I'm a MapIn March, I performed a reading over a screencast at the Conference on College Composition and Communication (CCCC). I was on a panel (The Rhetoric of Technoscience: A Remix Approach to Reading Technologies, Texts, and Ideas) with  Sarah Hallenbeck and Chelsea Redeker. I started putting together my presentation about two weeks before the conference. I was looking at the ways that the Get a Mac characters—Mac and PC—can be read as embodied metaphors. So I was composing a screencast, using the recording process as a means of arranging and discussing materials (the ads, quotations from texts, Web pages). I ‘ve presented videos several times at the conference, and have thought, along with others, about the irony of fueling thousands of miles of travel to walk into a room and push play. I had the script ready from laying down the audio track. The link formed easily: perform the reading live at the conference. The performance went well. The crowd was small, but gave me excellent feedback.
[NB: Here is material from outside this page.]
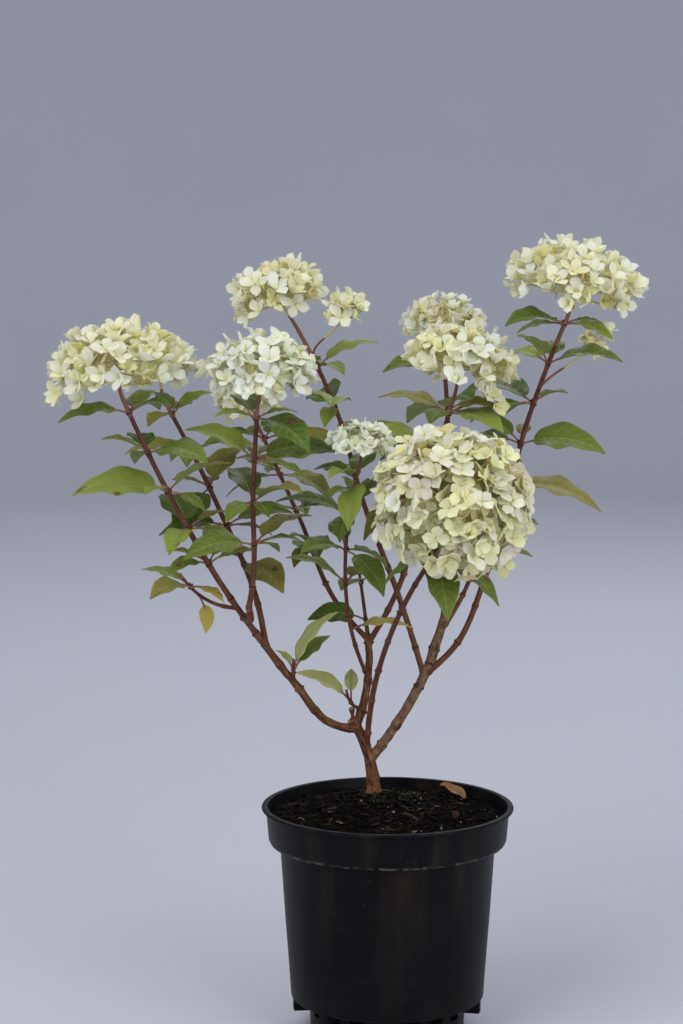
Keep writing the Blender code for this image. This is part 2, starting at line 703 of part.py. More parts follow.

At the time of the CCCCs conference, I added a vocal track and posted the video, which became the draft of “I’m a Map; I’m a Green Tree.” I sent the link to Cheryl Ball who later asked me to develop the piece for possible submission to Kairos. Along the way, Cheryl played the video at the opening Town Hall meeting of 2010’s Computers and Writing Conference, where we got feedback and had a lively discussion about what counts as scholarship. I subsequently reworked the piece, concentrating on mixing the video scholarship (or poem) with some thoughts in words. The end result is available in issue 15.1 of Kairos.
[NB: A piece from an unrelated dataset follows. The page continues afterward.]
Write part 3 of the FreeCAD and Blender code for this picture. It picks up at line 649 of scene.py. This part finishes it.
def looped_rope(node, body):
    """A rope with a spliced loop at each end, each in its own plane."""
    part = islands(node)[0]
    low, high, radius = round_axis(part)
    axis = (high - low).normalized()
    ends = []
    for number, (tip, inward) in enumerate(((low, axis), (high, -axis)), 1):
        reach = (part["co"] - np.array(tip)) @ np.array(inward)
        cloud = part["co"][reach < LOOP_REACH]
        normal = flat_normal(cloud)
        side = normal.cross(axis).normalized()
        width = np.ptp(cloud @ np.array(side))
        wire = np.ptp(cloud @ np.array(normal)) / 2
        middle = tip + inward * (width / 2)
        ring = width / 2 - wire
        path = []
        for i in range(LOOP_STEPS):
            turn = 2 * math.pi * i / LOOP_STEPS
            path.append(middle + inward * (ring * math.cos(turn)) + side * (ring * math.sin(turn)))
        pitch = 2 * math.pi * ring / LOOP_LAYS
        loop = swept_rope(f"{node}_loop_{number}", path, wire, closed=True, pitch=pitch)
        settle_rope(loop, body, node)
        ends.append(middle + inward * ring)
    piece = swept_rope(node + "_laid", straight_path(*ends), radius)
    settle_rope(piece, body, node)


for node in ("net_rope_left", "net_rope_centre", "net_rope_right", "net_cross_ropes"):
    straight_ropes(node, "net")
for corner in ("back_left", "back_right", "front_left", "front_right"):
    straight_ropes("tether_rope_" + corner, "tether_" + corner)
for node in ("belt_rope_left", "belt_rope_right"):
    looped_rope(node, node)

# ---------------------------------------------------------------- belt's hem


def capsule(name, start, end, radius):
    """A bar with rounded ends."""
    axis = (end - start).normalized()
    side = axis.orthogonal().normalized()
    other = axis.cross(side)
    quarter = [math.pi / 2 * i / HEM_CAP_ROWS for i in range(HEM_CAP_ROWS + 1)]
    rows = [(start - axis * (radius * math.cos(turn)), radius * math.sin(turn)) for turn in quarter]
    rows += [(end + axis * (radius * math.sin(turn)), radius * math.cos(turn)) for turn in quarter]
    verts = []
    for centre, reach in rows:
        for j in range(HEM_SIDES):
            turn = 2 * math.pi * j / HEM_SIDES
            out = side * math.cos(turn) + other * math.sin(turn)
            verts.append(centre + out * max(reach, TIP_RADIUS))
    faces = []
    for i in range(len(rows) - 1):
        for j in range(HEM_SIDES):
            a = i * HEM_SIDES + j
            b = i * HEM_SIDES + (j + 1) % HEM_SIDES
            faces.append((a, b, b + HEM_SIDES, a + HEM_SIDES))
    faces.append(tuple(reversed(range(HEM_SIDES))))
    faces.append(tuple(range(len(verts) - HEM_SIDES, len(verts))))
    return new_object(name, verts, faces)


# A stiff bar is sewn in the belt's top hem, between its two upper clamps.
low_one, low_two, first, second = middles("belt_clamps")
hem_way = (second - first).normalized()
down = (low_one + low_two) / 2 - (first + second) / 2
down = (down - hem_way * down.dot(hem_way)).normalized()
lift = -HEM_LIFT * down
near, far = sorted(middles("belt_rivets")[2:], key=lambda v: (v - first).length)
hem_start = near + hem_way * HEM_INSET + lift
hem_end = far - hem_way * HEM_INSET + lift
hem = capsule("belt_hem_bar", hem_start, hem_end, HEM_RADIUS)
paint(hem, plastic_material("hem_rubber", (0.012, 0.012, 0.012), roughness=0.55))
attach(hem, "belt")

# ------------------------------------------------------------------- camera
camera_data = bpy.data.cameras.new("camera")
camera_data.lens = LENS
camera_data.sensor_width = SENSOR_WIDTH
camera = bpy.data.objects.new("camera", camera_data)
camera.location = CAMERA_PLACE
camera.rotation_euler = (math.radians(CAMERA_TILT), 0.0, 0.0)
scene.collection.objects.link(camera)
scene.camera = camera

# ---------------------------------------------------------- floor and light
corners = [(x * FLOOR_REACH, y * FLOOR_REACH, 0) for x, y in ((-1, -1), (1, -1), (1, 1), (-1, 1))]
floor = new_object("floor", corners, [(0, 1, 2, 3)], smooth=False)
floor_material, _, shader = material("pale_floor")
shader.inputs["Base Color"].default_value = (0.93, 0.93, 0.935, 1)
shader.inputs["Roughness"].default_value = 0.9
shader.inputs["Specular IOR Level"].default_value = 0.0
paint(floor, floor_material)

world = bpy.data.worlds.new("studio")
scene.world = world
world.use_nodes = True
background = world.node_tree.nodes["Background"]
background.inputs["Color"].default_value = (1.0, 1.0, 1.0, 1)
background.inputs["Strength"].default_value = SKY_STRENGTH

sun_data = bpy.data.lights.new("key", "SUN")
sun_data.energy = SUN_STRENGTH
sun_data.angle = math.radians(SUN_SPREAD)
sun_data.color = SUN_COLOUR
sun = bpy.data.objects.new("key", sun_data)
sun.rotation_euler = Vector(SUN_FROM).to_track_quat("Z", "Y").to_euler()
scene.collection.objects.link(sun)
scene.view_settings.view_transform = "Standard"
Watch the Bubble In the meantime, I had so much fun performing the script of “I’m a Map” at the CCCCs conference, that I decided to push the concept and  perform my presentation at the Computers and Writing conference. The push came in the form of a live take of the recording of the screencast. Screencasts often use many takes edited together. Each segment is a performance of activities on the screen. Sustaining a take is a challenge because performing on a computer gets messy. The cursor gets bumped. The Web page takes too long to load. A typo. Cut. Take again. Instead, I planned, staged, and began recording takes of the recording of the screencast, giving the project a title that emerged somewhere in the middle of the process, “Watch the Bubble.”

I also wrote a script to accompany the screen performance. I delivered a reading of the script over the screencast at the Computers and Writing Conference. I also posted a  version with recorded narration. Bill Wolff asked if I would submit that for consideration in an online collection on remix composing. For Bill’s project, I reflect  on the composing of the screencast. I had artifacts from the creation of the piece—journal sketches, rough takes of the screen performance, note cards, script drafts, improvised recordings. I tried to make sense of the composing as I revised the composition, finding myself in a recurrent loop that has resulted in the draft here.

Watch the Bubble I was thinking about the convergences of screen and live performing/recording when I sent a query to Jenn Fishman for her call for projects to be submitted to an online issue of College Communication and Composition. On tracks parallel to my interest in performing and screen recording, I sometimes compose and usually assign portfolios for my courses. In the mode of “Watch the Bubble,” I asked students to screencast reflections on their work. I also assigned a warm up composition to introduce screencasting software and moves. I have to say the warmup projects were invigorating. They offered some creative composing opportunities, drifting somewhere between academic essay and mashup. And there was a nice performative element to the screencasts, especially the portfolio screencasts. Jackclyn Ngo, Sydney Stegall, and Kyle Stevens joined me to put together a piece that collects and reflects on these projects. Also a prepublication draft, it’s called “Casting Learning into Flowing Streams, or How to Put Together a This is What I Did in My Class Reflection that Sings, or This is What I Did in My class.”